“Banebringer” is the first book in the Heretic Gods series and the premiere audiobook from author Carol A. Park. To me, the fantasy story felt a bit like the Mistborn series from author Brandon Sanderson when it comes to its use of magic, whereas the rest of the story is rather unique. The book is masterfully narrated by Eric Bryan Moore; who I enjoyed very much from the Damian Stockwell series of audiobooks. If you are looking for a new fantasy story with a bit of science fiction mixed in, you might want to give this book a listen. After completing the audiobook, I found the overall feel to be a fantasy Romeo and Juliet coming of age type story with a much happier ending.
The story consists of a pantheon of gods like those found in a Greek mythology tale. These gods have the ability to grant or force upon humans’ specific powers based on what they are a god of; for example: water, sun, moon, etc. An individual in exchange gives this god their loyalty and devotion. When an individual has been blessed (or cursed) by the gods, they become a banebringer. What makes banebringers so dangerous is that if one is killed, on purpose or accidentally, a powerful beast is released causing havoc and destruction to those around. Because of this rather negative byproduct of killing a banebringer, often people remain clear of them, or if known, they attempt to sedate the individual to limit the risks of releasing the creature within. This story follows Vaughn, who is a banebringer not by his own choice, but this power was thrust upon him by a long-forgotten moon goddess. He is the son of a king, yet because of this power given him, he is now on the run for his life.
The story brings together two very unique and different people. Both are trying to make right past wrongs along with discovering not only new things about themselves, but those journeying with them as well. One has the potential of becoming a future king (Vaughn) and the other is a very skilled and competent assassin for hire (Ivana). What you will discover early on is that these two are like trying to mix oil and water. Each has their own agenda and yet neither is able to accomplish their intended goals without the help of the other. Just as a story consists of many stages, we are given a view into the many stages of relationship building between our main characters and there are many ups and downs along the way. We find the many connections both learn about the others past and even present struggles. We see them move from selfish desires to selfless ones as the grow and mature. I can say that I found the book to contain a bit more romance than I would have expected in a book of this genre, although it was always there in the background, it was not overly expressed.
Add to the deep character development, detailed scenery and well-defined goals, you also have a dark hidden and covert group called the Conclave. This is one group of people you did not want to upset or get on their wrong side. I would have liked to have had more details released on this secretive group, however I suspect some of this will come in future books in the series. What I found somewhat interesting were some of the more science fiction elements sprinkled within the book. My preferred genres are both fantasy and science fiction, and I found this book even better by blending them into one. There was research, experimenting and some technology used to discover and uncover things about banebringers. The magic system relied on ether and other physical properties which could be investigated and tested.

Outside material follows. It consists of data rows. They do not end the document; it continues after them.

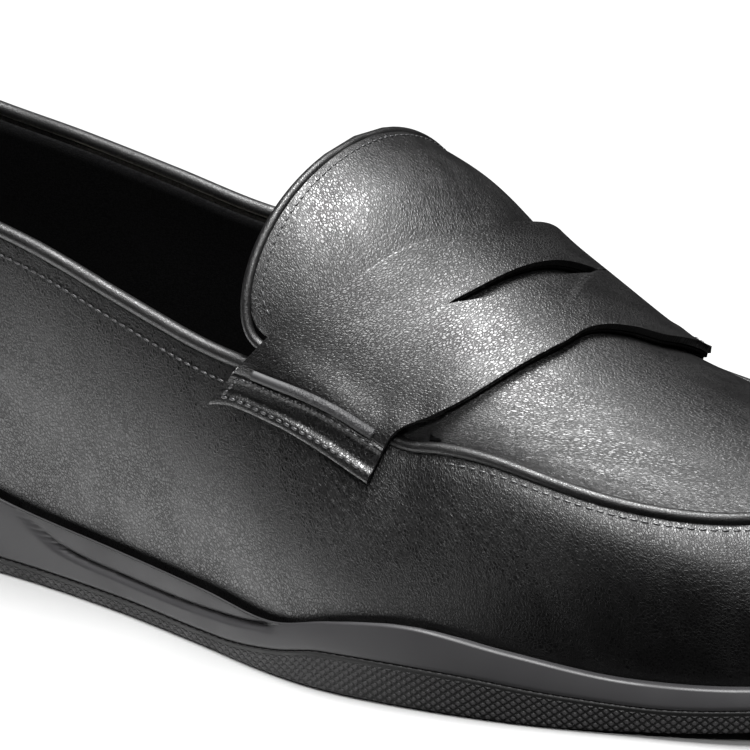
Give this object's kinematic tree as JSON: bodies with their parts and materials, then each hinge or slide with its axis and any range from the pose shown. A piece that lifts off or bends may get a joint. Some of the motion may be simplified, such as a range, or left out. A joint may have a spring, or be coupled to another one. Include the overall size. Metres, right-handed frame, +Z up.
{
  "type": "penny loafer",
  "caption": "Right-foot slip-on leather loafer with a raised apron seam, a slotted strap across the instep and a low rubber sole that wraps up round the heel.",
  "frame": {"origin": "on the ground face under the outsole, half way along the sole and on the line through the heel's middle", "axes": "+X to the toe, -Y to the outer side of the foot, +Y to the inner side, +Z up"},
  "size_m": [0.3, 0.1044, 0.0991],
  "materials": {
    "upper_leather": "semi-gloss black grained leather",
    "edge_leather": "rolled black leather cord, semi-gloss",
    "lining_leather": "matt black lining leather",
    "sock_leather": "matt black sock leather, faint grain",
    "outsole_rubber": "matt dark grey rubber, fine diamond knurl on the side",
    "midsole_rubber": "satin dark grey moulded rubber",
    "board_fibre": "brown cellulose fibre board",
    "filler_cork": "ground cork",
    "footbed_foam": "open-cell foam",
    "shank_steel": "spring steel",
    "stiffener_fibre": "resin-stiffened non-woven fibre",
    "thread_black": "waxed black sewing thread"
  },
  "bodies": {
    "root": {"outsole": "outsole_rubber", "midsole": "midsole_rubber", "bottom_filler": "filler_cork", "insole_board": "board_fibre", "footbed_foam": "footbed_foam", "sock_liner": "sock_leather", "shank": "shank_steel", "vamp": "upper_leather", "heel_counter": "stiffener_fibre", "toe_puff": "stiffener_fibre", "side_reinforcement_outer": "stiffener_fibre", "side_reinforcement_inner": "stiffener_fibre", "heel_grip": "lining_leather", "quarter_lining_outer": "lining_leather", "quarter_lining_inner": "lining_leather", "vamp_lining": "lining_leather", "apron": "upper_leather", "apron_lining": "lining_leather", "backstay": "upper_leather", "strap_lining": "lining_leather", "penny_strap": "upper_leather", "strap_rib_outer": "edge_leather", "strap_rib_inner": "edge_leather", "strap_thread_outer": "thread_black", "strap_thread_inner": "thread_black", "seam_piping": "edge_leather", "topline_bead": "edge_leather", "tongue_bead": "edge_leather", "seam_thread": "thread_black", "topline_thread_outer": "thread_black", "topline_thread_inner": "thread_black", "tongue_thread": "thread_black"}
  },
  "joints": []
}
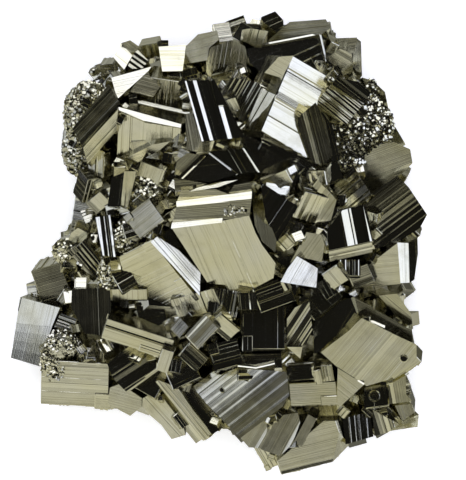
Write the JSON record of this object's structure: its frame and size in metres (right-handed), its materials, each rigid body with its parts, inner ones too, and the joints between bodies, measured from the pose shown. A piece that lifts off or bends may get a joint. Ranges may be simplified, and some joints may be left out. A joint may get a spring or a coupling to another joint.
{
  "type": "pyrite cluster",
  "caption": "Cabinet-size pyrite specimen: striated brassy cubes and blocks grown together on their own ore, lying on a flat cut base.",
  "frame": {"origin": "middle of the flat cut base", "axes": "+Z out of the base towards the crystals, +Y towards the top of the cluster as it is displayed, +X to its right"},
  "size_m": [0.1041, 0.116, 0.0555],
  "materials": {
    "pyrite": "natural crystal faces of pale brassy metal, striated, bright to satin, with fine sparkling grains"
  },
  "bodies": {
    "root": {"pyrite_cluster": "pyrite"}
  },
  "joints": []
}
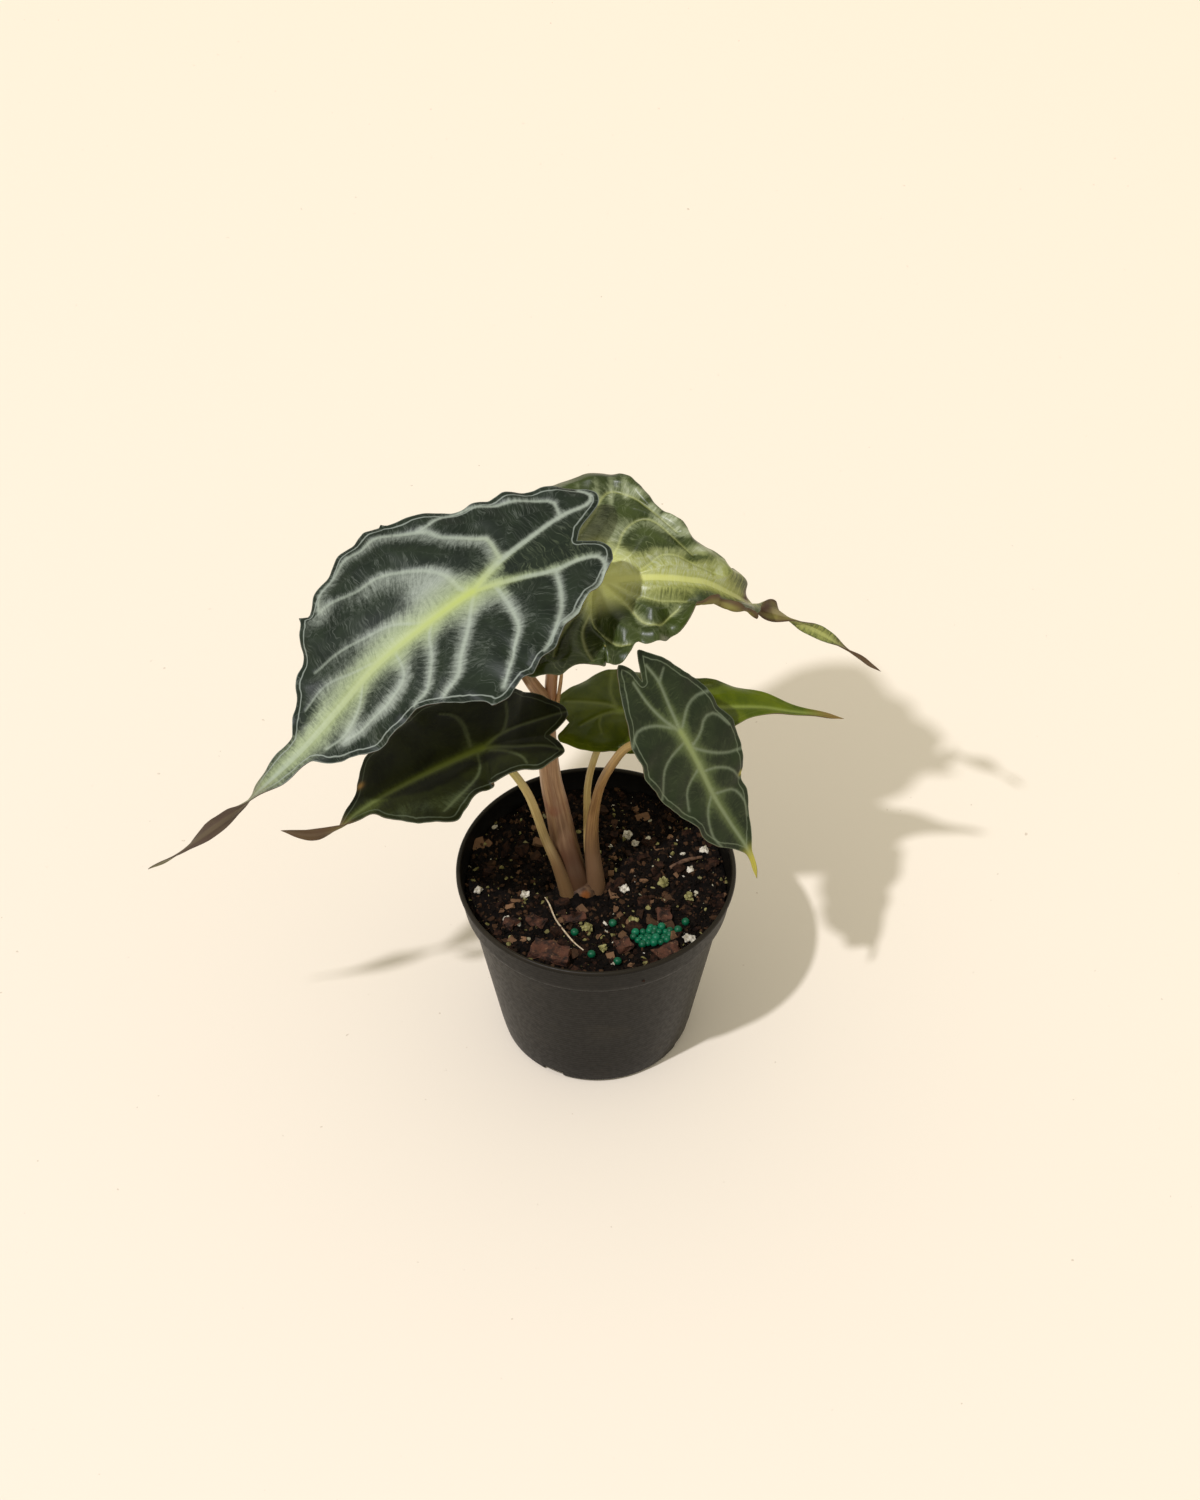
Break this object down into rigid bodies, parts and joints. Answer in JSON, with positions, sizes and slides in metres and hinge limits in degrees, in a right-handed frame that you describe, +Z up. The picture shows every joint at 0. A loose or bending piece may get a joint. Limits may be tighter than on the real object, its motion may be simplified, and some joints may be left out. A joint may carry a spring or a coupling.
{
  "type": "potted alocasia plant",
  "caption": "Small potted alocasia with arrow-shaped, silver-veined dark leaves with long twisted tips, in a round black nursery pot with bark and peat soil.",
  "frame": {"origin": "middle of the pot's flat bottom face", "axes": "+Z up; the viewer of the picture stands at -Y; the large leaf points to -X, the puckered leaf to +X"},
  "size_m": [0.2834, 0.1242, 0.2617],
  "materials": {
    "pot": "matt moulded black plastic",
    "soil": "loose bark and peat, stands in for soil",
    "crown": "fibrous stem skin",
    "trunk_stalk": "smooth plant skin, satin",
    "pale_stalk": "smooth plant skin, satin",
    "brown_stalk": "smooth plant skin, satin",
    "dark_blade": "leaf, dark green with silver veins",
    "bright_blade": "leaf, yellow-green with silver",
    "olive_blade": "leaf, olive green",
    "bark": "rough reddish bark",
    "perlite": "porous white grains",
    "prill": "coated green fertiliser beads",
    "fibre": "dry root fibre"
  },
  "bodies": {
    "root": {"pot": "pot", "soil": "soil", "crown": "crown", "petiole_a": "trunk_stalk", "petiole_b": "trunk_stalk", "petiole_c": "pale_stalk", "petiole_d": "pale_stalk", "petiole_e": "brown_stalk", "young_stem": "pale_stalk", "leaf_a": "dark_blade", "leaf_b": "bright_blade", "leaf_c": "dark_blade", "leaf_d": "olive_blade", "leaf_e": "dark_blade", "bark_chip_1": "bark", "bark_chip_2": "bark", "bark_chip_3": "bark", "bark_chip_4": "bark", "bark_chip_5": "bark", "bark_chip_6": "bark", "bark_chip_7": "bark", "perlite_1": "perlite", "perlite_2": "perlite", "perlite_3": "perlite", "perlite_4": "perlite", "perlite_5": "perlite", "perlite_6": "perlite", "perlite_7": "perlite", "perlite_8": "perlite", "perlite_9": "perlite", "perlite_10": "perlite", "perlite_11": "perlite", "perlite_12": "perlite", "perlite_13": "perlite", "prill_1": "prill", "prill_2": "prill", "prill_3": "prill", "prill_4": "prill", "prill_5": "prill", "prill_6": "prill", "prill_heap": "prill", "twig": "bark", "root_fibre": "fibre"}
  },
  "joints": []
}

Regarding the audiobook’s narration by Eric Bryan Moore, it was deep, rich, and engaging. I felt that he understood the characters and was able to bring them to life with his performance. He did an excellent job of giving the different characters traits and unique voices making it easy to distinguish as the story progressed. I also though the use of inflection was spot on. I could feel the times of action, emotion, and tension the characters faced. The audio quality was professionally produced with no noticeable audio artifacts apart from a slight added patch. Apart from this, the narration was exceptional.
For parents and younger listeners, I do not recall the use of vulgar language nor do I have it marked in my notes. There is some light romance along with aspects of mature material often found in a coming of age book.
In summary, the book felt a bit longer than it could have been. Yet, I thought the author did a good job of focusing on the importance of companionship, dealing with current and past emotions along with some added romance. While listening, you get a good understanding of the pain of opening up new wounds and making oneself vulnerable once again to others. I found the action to be exciting, the character development to be well-done, and the purpose defined. It is a solid story that could have been a bit more concise in areas, but I think for a premiere work, it is a good start to a new series.